## Start Raw data
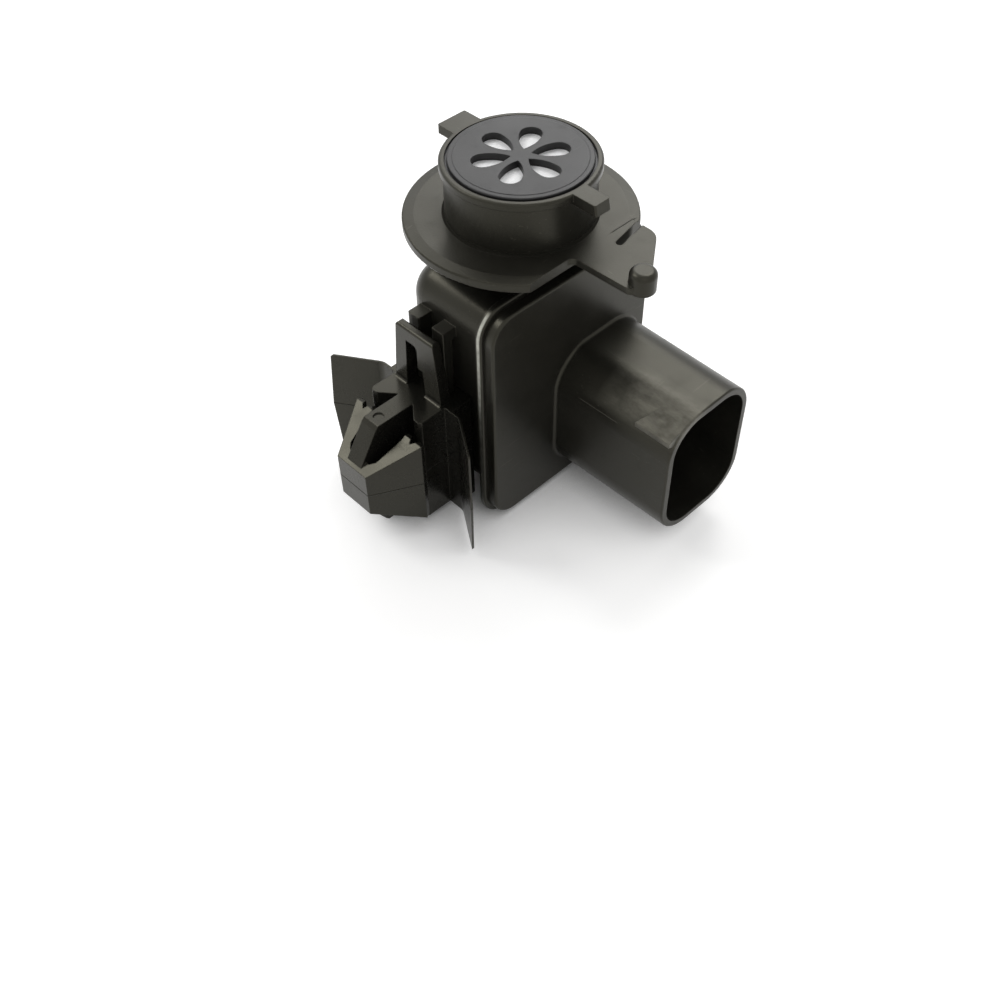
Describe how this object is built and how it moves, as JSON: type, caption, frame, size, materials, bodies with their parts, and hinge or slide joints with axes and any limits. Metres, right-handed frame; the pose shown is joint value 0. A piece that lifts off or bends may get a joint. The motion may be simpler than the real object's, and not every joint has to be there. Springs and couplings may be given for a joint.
{
  "type": "air quality sensor",
  "caption": "Ducted air quality sensor: grille nose with bayonet lugs on a flange, boxed electronics, side connector shroud and a snap-in barbed clip.",
  "frame": {"origin": "on the nose axis at the flange's seating face", "axes": "+Z along the nose axis towards the grille, +X out of the connector socket, -Y towards the snap-in clip"},
  "size_m": [0.0615, 0.0597, 0.0652],
  "materials": {
    "black_plastic": "fine moulded texture, slightly glossy",
    "clip_plastic": "smooth moulded nylon, satin",
    "seal_rubber": "smooth",
    "membrane": "matte white fleece",
    "adhesive_foam": "matte",
    "circuit_board": "solder resist, satin",
    "sensor_metal": "drawn, satin",
    "tinned_metal": "tin plated, satin",
    "header_plastic": "matte",
    "chip_plastic": "matte",
    "capacitor_can": "drawn, satin",
    "ceramic_chip": "matte"
  },
  "bodies": {
    "root": {"housing": "black_plastic", "front_cover": "black_plastic", "cover_seal": "seal_rubber", "grille_cap": "black_plastic", "filter_membrane": "membrane", "membrane_ring": "adhesive_foam", "mounting_clip": "clip_plastic", "main_board": "circuit_board", "sensor_board": "circuit_board", "sensor_base": "sensor_metal", "sensor_leads": "sensor_metal", "sensing_element": "ceramic_chip", "sensor_can": "sensor_metal", "sensor_mesh": "sensor_metal", "link_header": "header_plastic", "link_pins": "tinned_metal", "microcontroller": "chip_plastic", "voltage_regulator": "chip_plastic", "supply_capacitor": "capacitor_can", "ceramic_capacitors": "ceramic_chip", "chip_resistors": "chip_plastic", "crystal": "sensor_metal", "protection_diode": "chip_plastic", "terminal_1": "tinned_metal", "terminal_2": "tinned_metal", "terminal_3": "tinned_metal"}
  },
  "joints": []
}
## End Raw data
**Objective**: Reproduce the material precisely, including every line.

**Result for this exercise**:
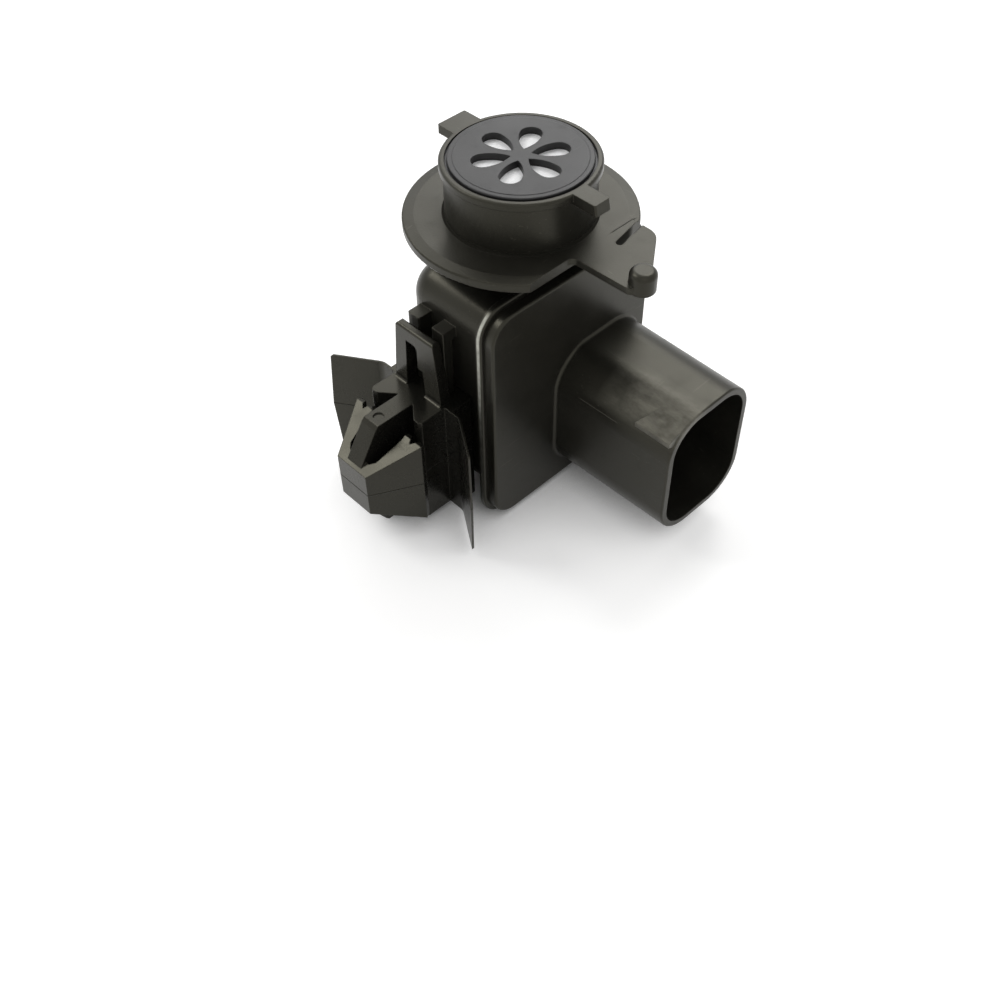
Describe how this object is built and how it moves, as JSON: type, caption, frame, size, materials, bodies with their parts, and hinge or slide joints with axes and any limits. Metres, right-handed frame; the pose shown is joint value 0. A piece that lifts off or bends may get a joint. The motion may be simpler than the real object's, and not every joint has to be there. Springs and couplings may be given for a joint.
{
  "type": "air quality sensor",
  "caption": "Ducted air quality sensor: grille nose with bayonet lugs on a flange, boxed electronics, side connector shroud and a snap-in barbed clip.",
  "frame": {"origin": "on the nose axis at the flange's seating face", "axes": "+Z along the nose axis towards the grille, +X out of the connector socket, -Y towards the snap-in clip"},
  "size_m": [0.0615, 0.0597, 0.0652],
  "materials": {
    "black_plastic": "fine moulded texture, slightly glossy",
    "clip_plastic": "smooth moulded nylon, satin",
    "seal_rubber": "smooth",
    "membrane": "matte white fleece",
    "adhesive_foam": "matte",
    "circuit_board": "solder resist, satin",
    "sensor_metal": "drawn, satin",
    "tinned_metal": "tin plated, satin",
    "header_plastic": "matte",
    "chip_plastic": "matte",
    "capacitor_can": "drawn, satin",
    "ceramic_chip": "matte"
  },
  "bodies": {
    "root": {"housing": "black_plastic", "front_cover": "black_plastic", "cover_seal": "seal_rubber", "grille_cap": "black_plastic", "filter_membrane": "membrane", "membrane_ring": "adhesive_foam", "mounting_clip": "clip_plastic", "main_board": "circuit_board", "sensor_board": "circuit_board", "sensor_base": "sensor_metal", "sensor_leads": "sensor_metal", "sensing_element": "ceramic_chip", "sensor_can": "sensor_metal", "sensor_mesh": "sensor_metal", "link_header": "header_plastic", "link_pins": "tinned_metal", "microcontroller": "chip_plastic", "voltage_regulator": "chip_plastic", "supply_capacitor": "capacitor_can", "ceramic_capacitors": "ceramic_chip", "chip_resistors": "chip_plastic", "crystal": "sensor_metal", "protection_diode": "chip_plastic", "terminal_1": "tinned_metal", "terminal_2": "tinned_metal", "terminal_3": "tinned_metal"}
  },
  "joints": []
}